People walk away from spending time with Hsieh and are convinced that he cares more about their future possibilities than he does his own.

Daniel Coyle captured this idea when he interviewed Lisa Shufro, a Downtown Project staffer. She said,

“It’s kind of impossible to explain. You connect with all these people, and you don’t feel it in your head, you feel it in your stomach. It’s a feeling of possibility, and he (Hsieh) creates it wherever he goes.” — Lisa Shufro via Daniel Coyle, Culture Code

Hsieh creates this feeling of possibility not only by sticking to his mathematical approach of tracking “collisionable hours,” but also by keeping his mindset fixed on his ultimate purpose — what he calls being “the architect to the greenhouse.”

There are a lot of great leaders who create networks based on what they can do for people and what people can do for them. It’s the natural give-and-take method that most networks are built on.

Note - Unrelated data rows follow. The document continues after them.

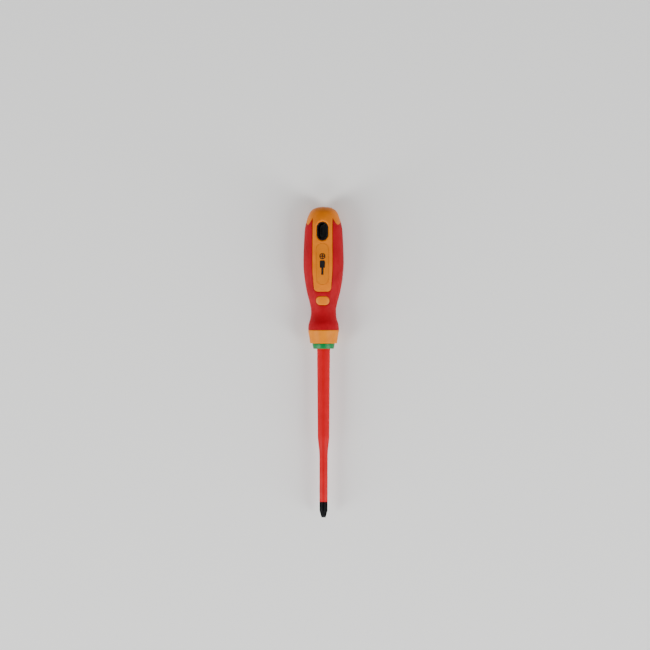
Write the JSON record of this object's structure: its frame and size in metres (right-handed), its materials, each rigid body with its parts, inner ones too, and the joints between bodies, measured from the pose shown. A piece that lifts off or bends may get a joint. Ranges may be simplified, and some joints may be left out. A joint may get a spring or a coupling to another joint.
{
  "type": "insulated screwdriver",
  "caption": "Insulated cross-slot screwdriver with a red sleeved blade, a waisted handle in hard and soft plastic, a flared finger guard and a hanging hole through the butt.",
  "frame": {"origin": "under the middle of the whole tool, on the surface it lies on", "axes": "+Y from the tip to the butt along the blade, +Z out of the label face, so the tool lies on its back; +X across"},
  "size_m": [0.0358, 0.2762, 0.0298],
  "materials": {
    "blackened_steel": "phosphate-blackened tool steel with a dull oiled sheen",
    "red_insulation": "semi-gloss extruded plastic sleeve",
    "yellow_insulation": "plain warning layer under the red one",
    "orange_yellow_core": "moulded polypropylene, satin",
    "red_soft_grip": "soft-touch moulded elastomer, matt",
    "yellow_collar": "moulded plastic, satin",
    "green_ring": "moulded plastic, glossy",
    "black_liner": "moulded plastic, matt",
    "label_inlay": "moulded plastic, satin, printed with a plain cross-tip sign"
  },
  "bodies": {
    "root": {"blade": "blackened_steel", "insulation_inner": "yellow_insulation", "insulation_outer": "red_insulation", "colour_ring": "green_ring", "collar": "yellow_collar", "handle_core": "orange_yellow_core", "soft_grip": "red_soft_grip", "hang_hole_liner": "black_liner", "front_plaque": "label_inlay", "back_plaque": "label_inlay"}
  },
  "joints": []
}
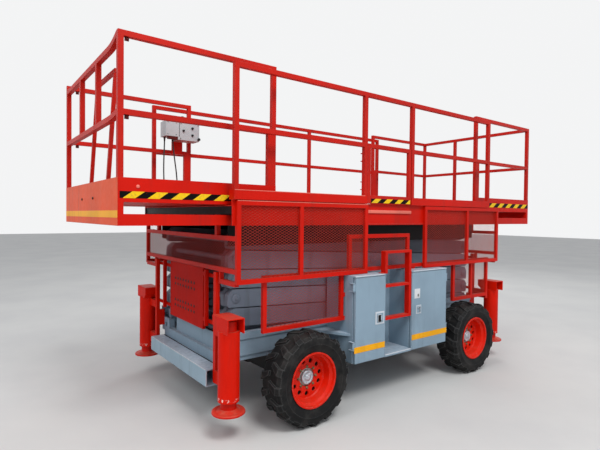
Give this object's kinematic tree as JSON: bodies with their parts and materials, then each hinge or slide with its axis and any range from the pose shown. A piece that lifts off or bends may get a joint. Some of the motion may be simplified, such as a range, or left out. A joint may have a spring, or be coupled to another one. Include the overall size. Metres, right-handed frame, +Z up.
{
  "type": "rough terrain scissor lift",
  "caption": "Self-propelled rough terrain scissor lift with twin extension decks, outriggers, side cabinets and mesh guards, stowed.",
  "frame": {"origin": "on the ground under the middle of the machine's overall length and width", "axes": "+X towards the steered front end, +Y to the machine's left, the ladder side, +Z up"},
  "size_m": [5.396, 2.34, 2.921],
  "materials": {
    "red_paint": "satin",
    "blue_grey_paint": "satin",
    "arm_paint": "satin",
    "dark_metal": "satin",
    "rod_chrome": "polished",
    "tyre": "matte",
    "box_grey": "satin",
    "cable_rubber": "matte"
  },
  "bodies": {
    "chassis": {"chassis_frame": "blue_grey_paint", "bumpers": "blue_grey_paint", "front_axle": "dark_metal", "rear_axle": "dark_metal", "outrigger_housings": "red_paint", "cabinet_left": "blue_grey_paint", "cabinet_right": "blue_grey_paint", "ladder": "red_paint", "chassis_guards": "red_paint", "chassis_guard_mesh": "red_paint", "end_screens": "red_paint", "engine_block": "dark_metal"},
    "platform": {"platform_deck": "red_paint", "platform_rails": "red_paint", "platform_guards": "red_paint", "platform_guard_mesh": "red_paint"},
    "front_extension": {"front_extension_deck": "red_paint", "front_extension_rails": "red_paint", "hoop": "red_paint", "control_box": "box_grey", "floor_glands": "cable_rubber", "control_cables": "cable_rubber"},
    "rear_extension": {"rear_extension_deck": "red_paint", "rear_extension_rails": "red_paint"},
    "gate": {"gate": "red_paint"},
    "knuckle_left": {"knuckle_left": "dark_metal"},
    "knuckle_right": {"knuckle_right": "dark_metal"},
    "wheel_front_left": {"tyre_front_left": "tyre", "rim_front_left": "red_paint"},
    "jack_front_left": {"jack_leg_front_left": "red_paint"},
    "wheel_front_right": {"tyre_front_right": "tyre", "rim_front_right": "red_paint"},
    "jack_front_right": {"jack_leg_front_right": "red_paint"},
    "wheel_rear_left": {"tyre_rear_left": "tyre", "rim_rear_left": "red_paint"},
    "jack_rear_left": {"jack_leg_rear_left": "red_paint"},
    "wheel_rear_right": {"tyre_rear_right": "tyre", "rim_rear_right": "red_paint"},
    "jack_rear_right": {"jack_leg_rear_right": "red_paint"},
    "door_left_front": {"door_left_front": "blue_grey_paint"},
    "door_left_rear": {"door_left_rear": "blue_grey_paint"},
    "door_right_front": {"door_right_front": "blue_grey_paint"},
    "door_right_rear": {"door_right_rear": "blue_grey_paint"},
    "outer_1": {"outer_arm_1": "arm_paint"},
    "inner_1": {"inner_arm_1": "arm_paint"},
    "outer_2": {"outer_arm_2": "arm_paint"},
    "inner_2": {"inner_arm_2": "arm_paint"},
    "outer_3": {"outer_arm_3": "arm_paint"},
    "inner_3": {"inner_arm_3": "arm_paint"},
    "outer_4": {"outer_arm_4": "arm_paint"},
    "inner_4": {"inner_arm_4": "arm_paint"},
    "outer_5": {"outer_arm_5": "arm_paint"},
    "inner_5": {"inner_arm_5": "arm_paint"},
    "barrel_lower": {"lift_barrel_lower": "dark_metal"},
    "rod_lower": {"lift_rod_lower": "rod_chrome"},
    "barrel_upper": {"lift_barrel_upper": "dark_metal"},
    "rod_upper": {"lift_rod_upper": "rod_chrome"}
  },
  "joints": [
    {"name": "steer_left", "type": "hinge", "parent": "chassis", "child": "knuckle_left", "pos_m": [1.241, 0.83, 0.38], "axis": [0, 0, 1], "range_deg": [-28, 28]},
    {"name": "steer_right", "type": "hinge", "parent": "chassis", "child": "knuckle_right", "pos_m": [1.241, -0.83, 0.38], "axis": [0, 0, 1], "range_deg": [-28, 28]},
    {"name": "spin_front_left", "type": "hinge", "parent": "knuckle_left", "child": "wheel_front_left", "pos_m": [1.241, 1.038, 0.38], "axis": [0, 1, 0], "continuous": true},
    {"name": "jack_down_front_left", "type": "slide", "parent": "chassis", "child": "jack_front_left", "axis": [0, 0, -1], "range_m": [0, 0.4]},
    {"name": "spin_front_right", "type": "hinge", "parent": "knuckle_right", "child": "wheel_front_right", "pos_m": [1.241, -1.038, 0.38], "axis": [0, 1, 0], "continuous": true},
    {"name": "jack_down_front_right", "type": "slide", "parent": "chassis", "child": "jack_front_right", "axis": [0, 0, -1], "range_m": [0, 0.4]},
    {"name": "spin_rear_left", "type": "hinge", "parent": "chassis", "child": "wheel_rear_left", "pos_m": [-1.025, 1.038, 0.38], "axis": [0, 1, 0], "continuous": true},
    {"name": "jack_down_rear_left", "type": "slide", "parent": "chassis", "child": "jack_rear_left", "axis": [0, 0, -1], "range_m": [0, 0.4]},
    {"name": "spin_rear_right", "type": "hinge", "parent": "chassis", "child": "wheel_rear_right", "pos_m": [-1.025, -1.038, 0.38], "axis": [0, 1, 0], "continuous": true},
    {"name": "jack_down_rear_right", "type": "slide", "parent": "chassis", "child": "jack_rear_right", "axis": [0, 0, -1], "range_m": [0, 0.4]},
    {"name": "swing_left_front", "type": "hinge", "parent": "chassis", "child": "door_left_front", "pos_m": [0.765, 1.0925, 0.8], "axis": [0, 0, -1], "range_deg": [0, 105]},
    {"name": "swing_left_rear", "type": "hinge", "parent": "chassis", "child": "door_left_rear", "pos_m": [-0.57, 1.0925, 0.8], "axis": [0, 0, 1], "range_deg": [0, 105]},
    {"name": "swing_right_front", "type": "hinge", "parent": "chassis", "child": "door_right_front", "pos_m": [0.765, -1.0925, 0.8], "axis": [0, 0, 1], "range_deg": [0, 105]},
    {"name": "swing_right_rear", "type": "hinge", "parent": "chassis", "child": "door_right_rear", "pos_m": [-0.57, -1.0925, 0.8], "axis": [0, 0, -1], "range_deg": [0, 105]},
    {"name": "lift", "type": "hinge", "parent": "chassis", "child": "outer_1", "pos_m": [-1.492, 0, 0.7], "axis": [0, -1, 0], "range_deg": [0, 60]},
    {"name": "pin_inner_2", "type": "hinge", "parent": "outer_1", "child": "inner_2", "pos_m": [1.704, 0, 0.86], "axis": [0, -1, 0], "range_deg": [-120, 0]},
    {"name": "pin_outer_3", "type": "hinge", "parent": "inner_2", "child": "outer_3", "pos_m": [-1.492, 0, 1.02], "axis": [0, -1, 0], "range_deg": [0, 120]},
    {"name": "pin_inner_4", "type": "hinge", "parent": "outer_3", "child": "inner_4", "pos_m": [1.704, 0, 1.18], "axis": [0, -1, 0], "range_deg": [-120, 0]},
    {"name": "pin_outer_5", "type": "hinge", "parent": "inner_4", "child": "outer_5", "pos_m": [-1.492, 0, 1.34], "axis": [0, -1, 0], "range_deg": [0, 120]},
    {"name": "cross_1", "type": "hinge", "parent": "outer_1", "child": "inner_1", "pos_m": [0.106, 0, 0.78], "axis": [0, -1, 0], "range_deg": [-120, 0]},
    {"name": "cross_2", "type": "hinge", "parent": "inner_2", "child": "outer_2", "pos_m": [0.106, 0, 0.94], "axis": [0, -1, 0], "range_deg": [0, 120]},
    {"name": "cross_3", "type": "hinge", "parent": "outer_3", "child": "inner_3", "pos_m": [0.106, 0, 1.1], "axis": [0, -1, 0], "range_deg": [-120, 0]},
    {"name": "cross_4", "type": "hinge", "parent": "inner_4", "child": "outer_4", "pos_m": [0.106, 0, 1.26], "axis": [0, -1, 0], "range_deg": [0, 120]},
    {"name": "cross_5", "type": "hinge", "parent": "outer_5", "child": "inner_5", "pos_m": [0.106, 0, 1.42], "axis": [0, -1, 0], "range_deg": [-120, 0]},
    {"name": "platform_level", "type": "hinge", "parent": "inner_5", "child": "platform", "pos_m": [-1.492, 0, 1.5], "axis": [0, -1, 0], "range_deg": [0, 60]},
    {"name": "cylinder_foot_lower", "type": "hinge", "parent": "inner_1", "child": "barrel_lower", "pos_m": [-0.0538, 0, 0.788], "axis": [0, -1, 0], "range_deg": [0, 133.44]},
    {"name": "cylinder_rod_lower", "type": "slide", "parent": "barrel_lower", "child": "rod_lower", "axis": [0.9999, 0, 0.0109], "range_m": [0, 0.54696]},
    {"name": "cylinder_foot_upper", "type": "hinge", "parent": "inner_3", "child": "barrel_upper", "pos_m": [-0.0538, 0, 1.108], "axis": [0, -1, 0], "range_deg": [0, 133.44]},
    {"name": "cylinder_rod_upper", "type": "slide", "parent": "barrel_upper", "child": "rod_upper", "axis": [0.9999, 0, 0.0109], "range_m": [0, 0.54696]},
    {"name": "slide_front_extension", "type": "slide", "parent": "platform", "child": "front_extension", "axis": [1, 0, 0], "range_m": [-0.745, 0.25]},
    {"name": "slide_rear_extension", "type": "slide", "parent": "platform", "child": "rear_extension", "axis": [-1, 0, 0], "range_m": [-0.94, 0.05]},
    {"name": "gate_swing", "type": "hinge", "parent": "platform", "child": "gate", "pos_m": [0.523, 0.964, 2.1], "axis": [0, 0, 1], "range_deg": [0, 90]}
  ],
  "couplings": [
    {"joint": "steer_right", "follows": "steer_left", "ratio": 1},
    {"joint": "pin_inner_2", "follows": "lift", "ratio": -2},
    {"joint": "pin_outer_3", "follows": "lift", "ratio": 2},
    {"joint": "pin_inner_4", "follows": "lift", "ratio": -2},
    {"joint": "pin_outer_5", "follows": "lift", "ratio": 2},
    {"joint": "cross_1", "follows": "lift", "ratio": -2},
    {"joint": "cross_2", "follows": "lift", "ratio": 2},
    {"joint": "cross_3", "follows": "lift", "ratio": -2},
    {"joint": "cross_4", "follows": "lift", "ratio": 2},
    {"joint": "cross_5", "follows": "lift", "ratio": -2},
    {"joint": "platform_level", "follows": "lift", "ratio": 1},
    {"joint": "cylinder_foot_lower", "follows": "lift", "ratio": 2.2238},
    {"joint": "cylinder_rod_lower", "follows": "lift", "m_per_rad": 0.52212},
    {"joint": "cylinder_foot_upper", "follows": "lift", "ratio": 2.2238},
    {"joint": "cylinder_rod_upper", "follows": "lift", "m_per_rad": 0.52212}
  ]
}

Hsieh, however, sees it a tad bit differently.

During his time at Zappos, he viewed his role as constructing a greenhouse, a place where where other people can be planted, can find their happiness, and can thrive.

Hsieh focuses less on what he can take and more on what he can give. He doesn’t want to be the “the plant that every other plant aspires to.” He wants to architect his space so that others can expand their connections and develop their own burgeoning and overlapping networks.

As a result, he ends up getting more authentic connections than he would if he went out and just focused on networking on his own.

Incredible networks champion people

Neil Patel writes that “Zappos is all about happiness — happy employees and happy customers.”

In order to do this, Hsieh knew that his people and his culture would need a few key things: perceived control, perceived progress, future vision, and most importantly, connectedness.

Through his collisionable hours, Hsieh makes hundreds and thousands of people more informed, more inspired, and more incentivized to continue making connections.

His network is built from the ground up, and over the years, it has become one of the most immaculate examples of what selfless investment in others can bring about.